When Zhang Hongchun arrived in Shijiazhuang, Hebei province, on Jan 12, the streets were eerily empty amid a sweeping stay-at-home order due to a spike in COVID-19 cases.
On a chartered coach, the 57-year-old raced to the Hebei Chest Hospital in the provincial capital.
Awaiting the eminent traditional Chinese medicine therapist were rows of isolation wards filled with novel coronavirus patients.
He quickly saw a pattern－and then a strategy.
"One-third of them were seniors and children," said Zhang, an asthma and chronic bronchitis specialist at China-Japan Friendship Hospital in Beijing. "The oldest was 91 while the youngest was 7 days old."
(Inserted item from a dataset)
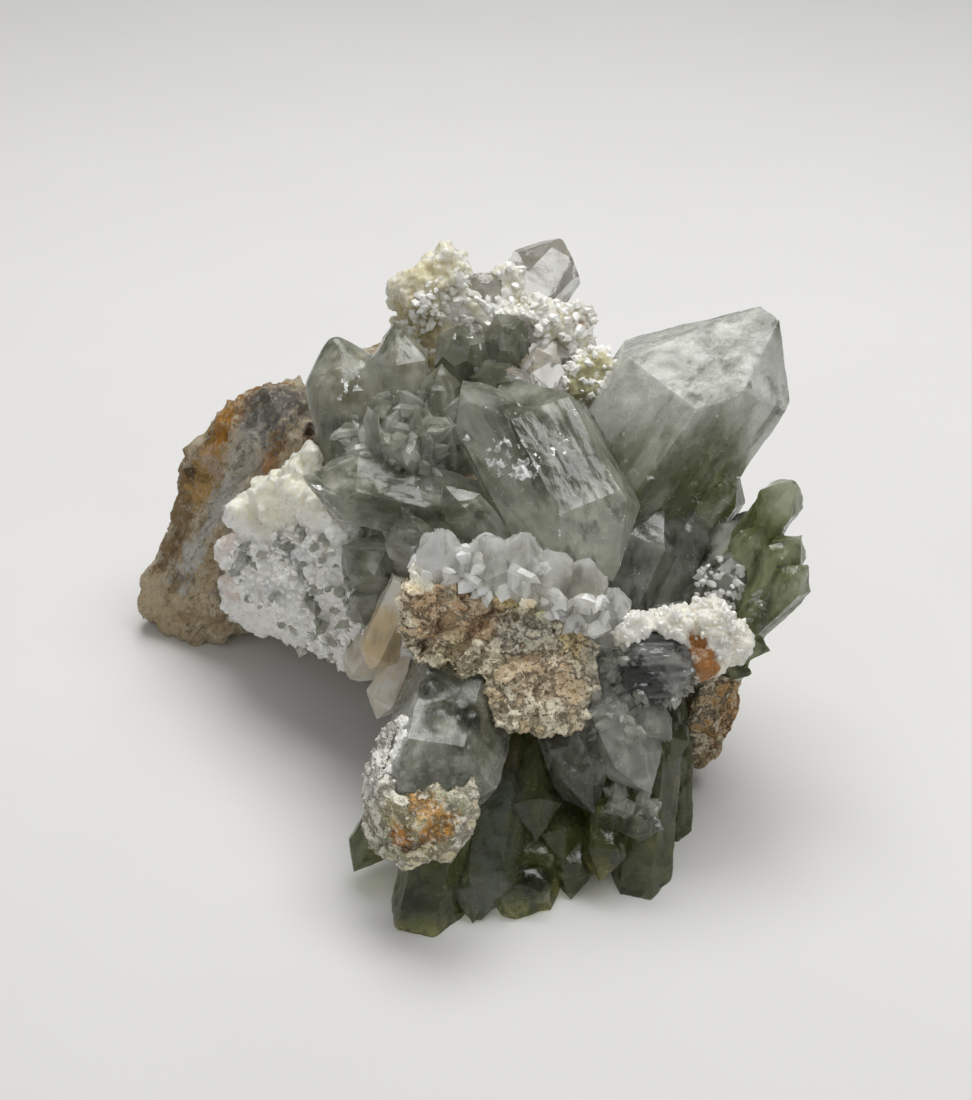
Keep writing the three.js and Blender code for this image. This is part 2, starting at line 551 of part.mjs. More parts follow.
const belowFloor = new THREE.BoxGeometry(FLOOR_SIZE, FLOOR_SIZE, FLOOR_DEPTH).translate(0, 0, -FLOOR_DEPTH / 2);
const floorBlock = toSolid(belowFloor);
const specimen = new THREE.Group();
const cutters = [];
for (const [name, build, color, roughness] of PIECES) {
  const whole = build(0);
  let solid = whole.subtract(floorBlock);
  for (const cutter of cutters) {
    solid = solid.subtract(cutter);
  }
  cutters.push(build(GAP).add(whole));
  const material = new THREE.MeshStandardMaterial({ color, roughness, metalness: 0 });
  const mesh = new THREE.Mesh(largestBody(solid), material);
  mesh.name = name;
  specimen.add(mesh);
}

specimen.position.set(-MIDDLE_X, -MIDDLE_Y, 0);

export default specimen;
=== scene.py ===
# %% [markdown]
# A chlorite quartz crystal cluster, dressed for its picture. The packed solids give every piece its
# place and its main facets. This lesson turns them into weathered rock, sugary crust and cloudy
# quartz, one kind of surface at a time, with mesh code and procedural materials only.

import math

import bmesh
import bpy
import numpy as np
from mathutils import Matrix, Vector, noise


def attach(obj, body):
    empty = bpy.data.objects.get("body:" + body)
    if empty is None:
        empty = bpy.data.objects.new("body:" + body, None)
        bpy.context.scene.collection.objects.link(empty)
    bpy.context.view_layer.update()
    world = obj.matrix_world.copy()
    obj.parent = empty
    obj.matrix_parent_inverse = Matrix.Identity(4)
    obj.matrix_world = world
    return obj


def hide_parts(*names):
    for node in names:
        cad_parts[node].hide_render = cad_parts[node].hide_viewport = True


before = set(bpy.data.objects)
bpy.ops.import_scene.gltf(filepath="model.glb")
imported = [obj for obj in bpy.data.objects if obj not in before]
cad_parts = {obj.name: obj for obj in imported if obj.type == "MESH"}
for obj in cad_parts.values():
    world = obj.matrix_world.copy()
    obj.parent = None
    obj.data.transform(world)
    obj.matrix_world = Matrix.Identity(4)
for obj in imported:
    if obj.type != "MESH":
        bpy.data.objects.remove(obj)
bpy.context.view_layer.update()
MM = 0.001

# %% [markdown]
# The photograph looks down on the specimen at 32 degrees with a long lens, from about 29 cm away.
# The camera comes first, so that every later step can be judged in the same view.

# %% The camera
CAMERA_PLACE = Vector((5.47, -231.77, 176)) * MM
CAMERA_DOWN = 32
FOCAL_PIXELS = 2050
IMAGE_HEIGHT = 1100
SENSOR = 36

camera_data = bpy.data.cameras.new("photo_view")
camera_data.sensor_width = SENSOR
camera_data.lens = FOCAL_PIXELS * SENSOR / IMAGE_HEIGHT
camera_data.clip_start = 0.01
camera_data.clip_end = 20
camera = bpy.data.objects.new("photo_view", camera_data)
camera.location = CAMERA_PLACE
camera.rotation_euler = (math.radians(90 - CAMERA_DOWN), 0, 0)
bpy.context.collection.objects.link(camera)
bpy.context.scene.camera = camera
print("lens in mm:", round(camera_data.lens, 2))

# %% [markdown]
# The colours of the specimen are read off its photograph as values from 0 to 255, but a shader works
# with linear values. srgb turns one into the other, so the cells below can give each colour as it
# looks in the picture.


# %% Colours as they are read off a picture
def srgb(red, green, blue):
    """A colour as it is read off a picture, 0 to 255, turned into the linear values of a shader"""
    steps = [value / 255 for value in (red, green, blue)]
    return (*[s / 12.92 if s <= 0.04045 else ((s + 0.055) / 1.055) ** 2.4 for s in steps], 1)


print("a white quartz face in shader values:", [round(value, 3) for value in srgb(250, 250, 247)])

# %% [markdown]
# A shader tree is easier to read as a few lines of sums than as a heap of node calls. Graph is a
# short way to add nodes: each call returns an output, and an output can be given wherever a value
# can. The same class then writes the materials, the shared effects and the light of the tent.


# %% A short way to write shader nodes
class Graph:
    """Writes the nodes of one tree. Values and outputs of other nodes are given alike"""

    def __init__(self, tree):
        self.tree = tree

    def feed(self, socket, value):
        if isinstance(value, bpy.types.NodeSocket):
            self.tree.links.new(value, socket)
        else:
            socket.default_value = value

    def add(self, kind, settings=None, output=0, **inputs):
        node = self.tree.nodes.new(kind)
        for name, value in (settings or {}).items():
            setattr(node, name, value)
        for name, value in inputs.items():
            self.feed(node.inputs[name.replace("_", " ")], value)
        return node.outputs[output]

    def math(self, operation, first, second=0.0, clamp=False):
        node = self.tree.nodes.new("ShaderNodeMath")
        node.operation = operation
        node.use_clamp = clamp
        self.feed(node.inputs[0], first)
        self.feed(node.inputs[1], second)
        return node.outputs[0]

    def vector(self, operation, first, second=(0, 0, 0), output=0):
        node = self.tree.nodes.new("ShaderNodeVectorMath")
        node.operation = operation
        self.feed(node.inputs[0], first)
        self.feed(node.inputs["Scale"] if operation == "SCALE" else node.inputs[1], second)
        return node.outputs[output]

    def mix(self, share, first, second):
        node = self.tree.nodes.new("ShaderNodeMix")
        node.data_type = "RGBA"
        self.feed(node.inputs[0], share)
        self.feed(node.inputs[6], first)
        self.feed(node.inputs[7], second)
        return node.outputs[2]

    def spread(self, value, low, high, to_low=0.0, to_high=1.0):
        """The value's range from low to high, stretched smoothly to another range"""
        settings = {"interpolation_type": "SMOOTHSTEP"}
        ends = {"From_Min": low, "From_Max": high, "To_Min": to_low, "To_Max": to_high}
        return self.add("ShaderNodeMapRange", settings, Value=value, **ends)

    def place(self):
        """Where a point is in the part's frame, in millimetres"""
        coordinates = self.add("ShaderNodeTexCoord", output="Object")
        return self.vector("SCALE", coordinates, 1 / MM)

    def use(self, group, output=0, **inputs):
        node = self.tree.nodes.new("ShaderNodeGroup")
        node.node_tree = group
        for name, value in inputs.items():
            self.feed(node.inputs[name.replace("_", " ")], value)
        return node.outputs[output]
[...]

The province detected its first case on Jan 2, in a sprawling rural neighborhood on the eastern outskirts of Shijiazhuang known as Gaocheng district.
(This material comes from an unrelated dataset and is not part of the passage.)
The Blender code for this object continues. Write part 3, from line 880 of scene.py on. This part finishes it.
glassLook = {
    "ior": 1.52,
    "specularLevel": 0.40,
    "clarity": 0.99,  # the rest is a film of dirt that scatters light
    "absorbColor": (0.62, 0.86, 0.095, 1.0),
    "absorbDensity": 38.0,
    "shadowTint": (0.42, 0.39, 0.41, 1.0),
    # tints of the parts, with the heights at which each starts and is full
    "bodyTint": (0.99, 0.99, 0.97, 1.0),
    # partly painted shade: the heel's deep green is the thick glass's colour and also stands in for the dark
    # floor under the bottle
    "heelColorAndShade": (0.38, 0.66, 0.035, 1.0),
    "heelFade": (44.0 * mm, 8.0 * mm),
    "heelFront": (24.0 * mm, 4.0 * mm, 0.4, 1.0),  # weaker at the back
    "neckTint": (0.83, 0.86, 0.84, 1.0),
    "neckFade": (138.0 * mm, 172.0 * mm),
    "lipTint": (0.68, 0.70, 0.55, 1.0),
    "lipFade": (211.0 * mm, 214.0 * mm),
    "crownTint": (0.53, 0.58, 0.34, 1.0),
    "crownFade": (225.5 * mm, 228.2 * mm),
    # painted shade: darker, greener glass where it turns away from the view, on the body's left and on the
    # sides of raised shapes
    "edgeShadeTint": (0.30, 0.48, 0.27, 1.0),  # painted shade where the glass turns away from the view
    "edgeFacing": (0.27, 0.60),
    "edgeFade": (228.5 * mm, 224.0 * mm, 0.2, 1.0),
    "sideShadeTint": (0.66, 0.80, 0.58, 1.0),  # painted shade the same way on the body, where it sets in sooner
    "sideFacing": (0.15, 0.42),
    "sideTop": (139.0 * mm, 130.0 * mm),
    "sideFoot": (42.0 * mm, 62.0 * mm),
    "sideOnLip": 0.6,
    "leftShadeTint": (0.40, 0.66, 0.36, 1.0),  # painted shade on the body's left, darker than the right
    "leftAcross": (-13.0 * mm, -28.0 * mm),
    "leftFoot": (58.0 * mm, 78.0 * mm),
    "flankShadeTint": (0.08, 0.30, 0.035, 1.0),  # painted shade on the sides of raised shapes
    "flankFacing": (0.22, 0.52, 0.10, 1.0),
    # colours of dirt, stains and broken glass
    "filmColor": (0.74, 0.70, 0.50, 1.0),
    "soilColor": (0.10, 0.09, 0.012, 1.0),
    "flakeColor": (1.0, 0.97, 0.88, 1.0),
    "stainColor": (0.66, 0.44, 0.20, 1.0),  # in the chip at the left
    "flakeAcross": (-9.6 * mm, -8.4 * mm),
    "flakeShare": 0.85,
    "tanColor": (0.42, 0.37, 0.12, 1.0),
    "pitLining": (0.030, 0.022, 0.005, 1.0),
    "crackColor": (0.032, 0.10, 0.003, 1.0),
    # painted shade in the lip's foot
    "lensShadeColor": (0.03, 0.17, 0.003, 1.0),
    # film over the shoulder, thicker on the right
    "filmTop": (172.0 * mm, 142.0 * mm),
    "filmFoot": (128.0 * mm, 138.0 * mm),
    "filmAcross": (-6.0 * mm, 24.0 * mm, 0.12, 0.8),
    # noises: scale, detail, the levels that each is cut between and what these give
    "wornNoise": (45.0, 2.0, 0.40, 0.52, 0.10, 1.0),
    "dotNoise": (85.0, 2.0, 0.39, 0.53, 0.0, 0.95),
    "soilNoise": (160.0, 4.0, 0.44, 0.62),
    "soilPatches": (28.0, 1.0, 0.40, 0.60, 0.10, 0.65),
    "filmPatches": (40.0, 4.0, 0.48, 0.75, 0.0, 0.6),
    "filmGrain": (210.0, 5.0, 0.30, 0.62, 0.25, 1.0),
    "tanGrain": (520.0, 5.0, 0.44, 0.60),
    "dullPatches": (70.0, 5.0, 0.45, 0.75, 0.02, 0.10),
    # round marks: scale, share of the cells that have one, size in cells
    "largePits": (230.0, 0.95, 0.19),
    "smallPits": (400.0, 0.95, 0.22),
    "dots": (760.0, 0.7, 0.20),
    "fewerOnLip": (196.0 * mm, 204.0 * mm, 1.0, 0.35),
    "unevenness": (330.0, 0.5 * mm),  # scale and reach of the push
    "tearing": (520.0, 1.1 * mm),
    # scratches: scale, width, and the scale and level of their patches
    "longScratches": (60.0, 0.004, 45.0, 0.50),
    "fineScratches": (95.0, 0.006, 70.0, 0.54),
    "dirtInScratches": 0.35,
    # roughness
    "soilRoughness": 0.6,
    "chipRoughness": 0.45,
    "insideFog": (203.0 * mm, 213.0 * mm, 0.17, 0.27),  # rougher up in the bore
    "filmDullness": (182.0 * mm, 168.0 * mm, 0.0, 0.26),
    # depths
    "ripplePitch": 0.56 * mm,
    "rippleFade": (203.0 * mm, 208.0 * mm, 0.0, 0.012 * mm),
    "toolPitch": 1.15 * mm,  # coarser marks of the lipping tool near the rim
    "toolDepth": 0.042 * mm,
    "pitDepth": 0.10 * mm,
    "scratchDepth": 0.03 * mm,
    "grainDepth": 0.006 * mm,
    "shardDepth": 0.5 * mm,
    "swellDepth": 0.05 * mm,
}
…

The worst-hit district, it is home to large numbers of left-behind seniors and children, with many locals of working age toiling away in urban factories or construction sites for better salaries.
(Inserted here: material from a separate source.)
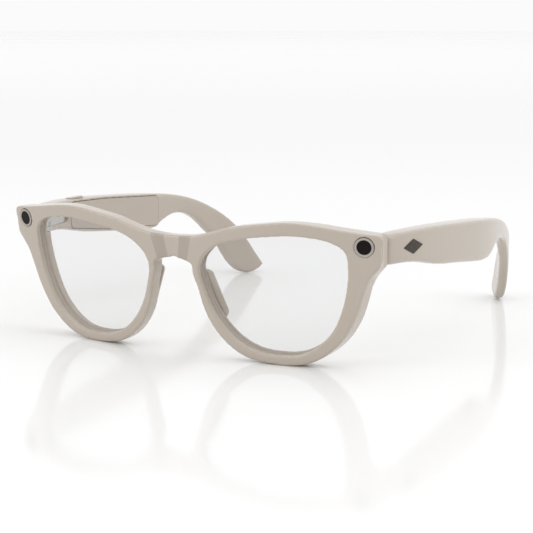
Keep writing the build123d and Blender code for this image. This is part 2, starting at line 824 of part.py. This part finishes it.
with BuildPart() as capture_button:
    with BuildSketch(Plane.XY.offset(button_flange_top)):
        with Locations((button_x, seam_y + button_back)):
            SlotOverall(button_length, button_width, rotation=90)
    extrude(amount=button_top - button_flange_top)
    fillet(capture_button.edges().group_by(Axis.Z)[-1], 0.3)
    with BuildSketch(Plane.XY.offset(button_flange_top - flange_thickness)):
        with Locations((button_x, seam_y + button_back)):
            SlotOverall(button_length + 1, button_width + 0.6, rotation=90)
    extrude(amount=flange_thickness)
write("capture_button", on_side(-1, capture_button.part))

switch_top = button_flange_top - flange_thickness - button_travel - 0.05
with BuildPart() as capture_switch:
    with BuildSketch(Plane.XY.offset(switch_top)):
        with Locations((button_x, seam_y + button_back)):
            Rectangle(button_width, 5.0)
    extrude(amount=-1.2)
write("capture_switch", on_side(-1, capture_switch.part))
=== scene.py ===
import bmesh
import bpy
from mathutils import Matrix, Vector
from mathutils.bvhtree import BVHTree


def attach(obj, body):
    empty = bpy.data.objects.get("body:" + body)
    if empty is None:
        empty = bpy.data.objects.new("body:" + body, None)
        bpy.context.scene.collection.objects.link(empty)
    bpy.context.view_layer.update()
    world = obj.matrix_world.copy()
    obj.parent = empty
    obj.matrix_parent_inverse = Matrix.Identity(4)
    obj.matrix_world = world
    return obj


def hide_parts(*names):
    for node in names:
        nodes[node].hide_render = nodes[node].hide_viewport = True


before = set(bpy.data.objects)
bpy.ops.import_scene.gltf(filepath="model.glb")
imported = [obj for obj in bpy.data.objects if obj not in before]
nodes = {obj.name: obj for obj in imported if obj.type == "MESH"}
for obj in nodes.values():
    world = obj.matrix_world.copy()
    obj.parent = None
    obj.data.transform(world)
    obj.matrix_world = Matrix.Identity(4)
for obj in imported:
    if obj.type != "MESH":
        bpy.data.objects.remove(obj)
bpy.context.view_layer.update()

# ---- Stage, camera and light ----
# A round pale table with a light polish under a white surround, and large soft lights: one
# overhead, one from the front left and one low from the wearer's left.
scene = bpy.context.scene
scene.view_settings.view_transform = "Standard"

camera_data = bpy.data.cameras.new("camera")
camera_data.lens = 99.9
camera_data.sensor_width = 36
camera_data.clip_end = 20
camera = bpy.data.objects.new("camera", camera_data)
scene.collection.objects.link(camera)
scene.camera = camera
camera.location = (0.2662, -0.4848, 0.1171)
aim = Vector((0.014, -0.039, 0.0261))
camera.rotation_euler = (aim - camera.location).to_track_quat("-Z", "Y").to_euler()


def new_material(name):
    """A Principled material with the object's own coordinates ready to use."""
    material = bpy.data.materials.new(name)
    material.use_nodes = True
    tree = material.node_tree
    shader = next(n for n in tree.nodes if n.type == "BSDF_PRINCIPLED")
    place = tree.nodes.new("ShaderNodeTexCoord")
    return material, tree, shader, place.outputs["Object"]


def noise(tree, place, scale, detail=3.0, roughness=0.5):
    """A noise pattern; scale counts its cells along one metre."""
    pattern = tree.nodes.new("ShaderNodeTexNoise")
    pattern.inputs["Scale"].default_value = scale
    pattern.inputs["Detail"].default_value = detail
    pattern.inputs["Roughness"].default_value = roughness
    tree.links.new(place, pattern.inputs["Vector"])
    return pattern.outputs["Fac"]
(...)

When Zhang arrived, the tally of locally transmitted cases in Shijiazhuang had seen double-digit increases for almost 10 days, with most of the patients seniors in Gaocheng.
While severe symptoms are rare among children, older patients are likely to develop persistent fevers, if not fatal ones.
That's where Zhang and a couple of other big names in TCM intervened, with herbal decoctions and concoctions.
"The widespread use of clear lungs and detox soup has contributed to reducing the number of seniors who develop chronic fever," he said. "Fever has either been relieved or has gone away completely for many."
Based on a medical classic from the Eastern Han Dynasty (25-220), the soup has been used since early last year to successfully treat people infected with the novel coronavirus.
Among the 214 patients who received the treatment by early February, more than 60 percent improved symptomatically or radiographically, according to figures from the National Administration of Traditional Chinese Medicine.
Another 30 percent maintained stable conditions, it said.
The use of herbal medicines in treating COVID-19 patients is part of a broader effort by central authorities to push for a mix of traditional medicine and modern therapies in tackling epidemics such as the severe acute respiratory syndrome outbreak in 2003 and bird flu in 2009.
Li Yu, a senior official with the administration, told a news conference in March that the adoption of the mixed therapeutic strategy reached an "unprecedented level "amid the COVID-19 outbreak, with TCM's participation rates well above 90 percent in most provincial-level regions.
Zhang said last year was a turning point for traditional medicine's role in epidemic control.
"Due to limited recognition, TCM practitioners used to experience different degrees of exclusion from epidemic control task forces," he said. "But in the COVID-19 outbreak, traditional medics have been required for every designated hospital. That has laid a good foundation for involvement."
TCM's success in containing outbreaks has prompted Zhang to advocate early involvement of traditional therapies in epidemic control.
As a member of the Chinese People's Political Consultative Conference National Committee, the country's top political advisory body, Zhang proposed creating a "mechanism" to that end in May.
Now, as the world scrambles to contain a far more contagious strain of the virus, the benefits of TCM have come to the fore.
That's because unlike modern treatments such as antiviral drugs, which target the virus, or oxygen therapy, Chinese medicine focuses on a holistic approach to ease the symptoms it causes, Zhang said.
Mutations don't change the nature of the disease, he said.
"The Chinese nation has survived other great ancient cultures, an achievement in which TCM has played an important role," he said. "After all, modern medicine was imported to China only about three centuries ago."